EXTRACTED INFORMATION:
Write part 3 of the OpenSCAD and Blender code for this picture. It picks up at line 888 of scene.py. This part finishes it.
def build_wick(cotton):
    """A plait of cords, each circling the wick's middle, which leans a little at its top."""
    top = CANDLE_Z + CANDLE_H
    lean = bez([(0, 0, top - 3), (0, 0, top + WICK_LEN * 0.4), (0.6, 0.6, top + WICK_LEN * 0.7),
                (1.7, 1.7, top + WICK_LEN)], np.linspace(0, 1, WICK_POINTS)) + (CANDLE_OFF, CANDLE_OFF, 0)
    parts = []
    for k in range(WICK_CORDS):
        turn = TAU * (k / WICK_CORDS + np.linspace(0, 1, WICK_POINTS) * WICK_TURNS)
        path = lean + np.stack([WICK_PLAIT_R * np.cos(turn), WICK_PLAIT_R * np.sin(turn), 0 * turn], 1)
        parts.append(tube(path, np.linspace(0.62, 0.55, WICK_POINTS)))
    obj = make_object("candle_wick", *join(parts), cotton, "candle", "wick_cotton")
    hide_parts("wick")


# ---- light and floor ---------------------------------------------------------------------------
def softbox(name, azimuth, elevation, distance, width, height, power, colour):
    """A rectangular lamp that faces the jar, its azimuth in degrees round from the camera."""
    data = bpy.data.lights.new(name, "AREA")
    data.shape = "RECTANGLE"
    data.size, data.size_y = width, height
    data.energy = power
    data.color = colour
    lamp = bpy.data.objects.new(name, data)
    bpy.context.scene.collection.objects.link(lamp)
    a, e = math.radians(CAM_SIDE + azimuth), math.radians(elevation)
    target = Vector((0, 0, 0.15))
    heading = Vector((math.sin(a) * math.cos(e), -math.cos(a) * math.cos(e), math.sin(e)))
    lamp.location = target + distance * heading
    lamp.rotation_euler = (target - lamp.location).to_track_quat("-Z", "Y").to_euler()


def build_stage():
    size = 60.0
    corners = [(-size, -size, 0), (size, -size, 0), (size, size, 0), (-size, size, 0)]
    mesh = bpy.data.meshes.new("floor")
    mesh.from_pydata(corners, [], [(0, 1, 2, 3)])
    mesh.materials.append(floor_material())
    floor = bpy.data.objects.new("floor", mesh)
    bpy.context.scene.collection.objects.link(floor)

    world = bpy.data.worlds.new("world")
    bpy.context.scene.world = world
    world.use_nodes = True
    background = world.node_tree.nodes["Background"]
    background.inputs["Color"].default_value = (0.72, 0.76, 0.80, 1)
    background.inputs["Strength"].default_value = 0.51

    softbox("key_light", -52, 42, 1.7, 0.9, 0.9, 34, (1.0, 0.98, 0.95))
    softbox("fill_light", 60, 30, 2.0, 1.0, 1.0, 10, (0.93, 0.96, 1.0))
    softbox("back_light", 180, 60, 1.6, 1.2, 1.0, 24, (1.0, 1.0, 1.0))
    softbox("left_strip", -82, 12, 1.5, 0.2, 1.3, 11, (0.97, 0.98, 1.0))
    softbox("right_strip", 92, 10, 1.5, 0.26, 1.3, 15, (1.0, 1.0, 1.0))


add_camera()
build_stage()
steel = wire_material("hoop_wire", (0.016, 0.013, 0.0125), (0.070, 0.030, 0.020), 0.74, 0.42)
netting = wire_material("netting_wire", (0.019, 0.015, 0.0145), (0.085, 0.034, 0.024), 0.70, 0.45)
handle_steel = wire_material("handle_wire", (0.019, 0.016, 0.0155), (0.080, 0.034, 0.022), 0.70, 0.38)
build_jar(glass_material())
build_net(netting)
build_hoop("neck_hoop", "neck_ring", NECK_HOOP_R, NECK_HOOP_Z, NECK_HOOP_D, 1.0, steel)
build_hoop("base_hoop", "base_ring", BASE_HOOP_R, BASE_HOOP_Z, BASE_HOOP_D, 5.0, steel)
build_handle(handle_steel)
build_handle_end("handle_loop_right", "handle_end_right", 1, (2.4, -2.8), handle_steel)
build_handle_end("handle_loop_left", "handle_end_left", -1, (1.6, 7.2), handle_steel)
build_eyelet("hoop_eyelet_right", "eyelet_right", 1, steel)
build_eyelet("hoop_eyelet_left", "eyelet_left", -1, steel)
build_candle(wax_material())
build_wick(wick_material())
==
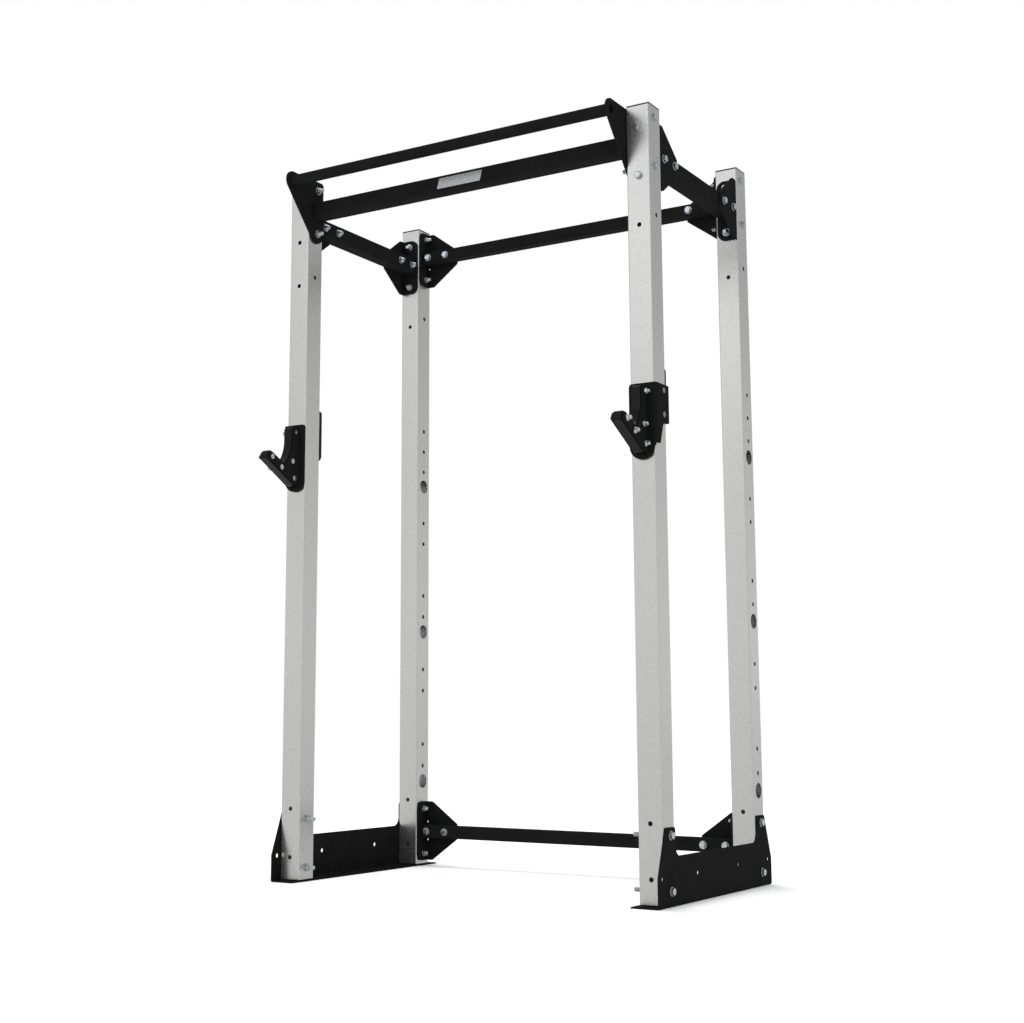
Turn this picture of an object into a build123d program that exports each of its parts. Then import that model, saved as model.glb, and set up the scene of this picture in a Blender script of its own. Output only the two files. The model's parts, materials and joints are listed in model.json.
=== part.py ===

YOUR INSTRUCTIONS: Extract, from the material above, each line holding the word "this".

OUTPUT OF THE EXERCISE:
Write part 3 of the OpenSCAD and Blender code for this picture. It picks up at line 888 of scene.py. This part finishes it.
Turn this picture of an object into a build123d program that exports each of its parts. Then import that model, saved as model.glb, and set up the scene of this picture in a Blender script of its own. Output only the two files. The model's parts, materials and joints are listed in model.json.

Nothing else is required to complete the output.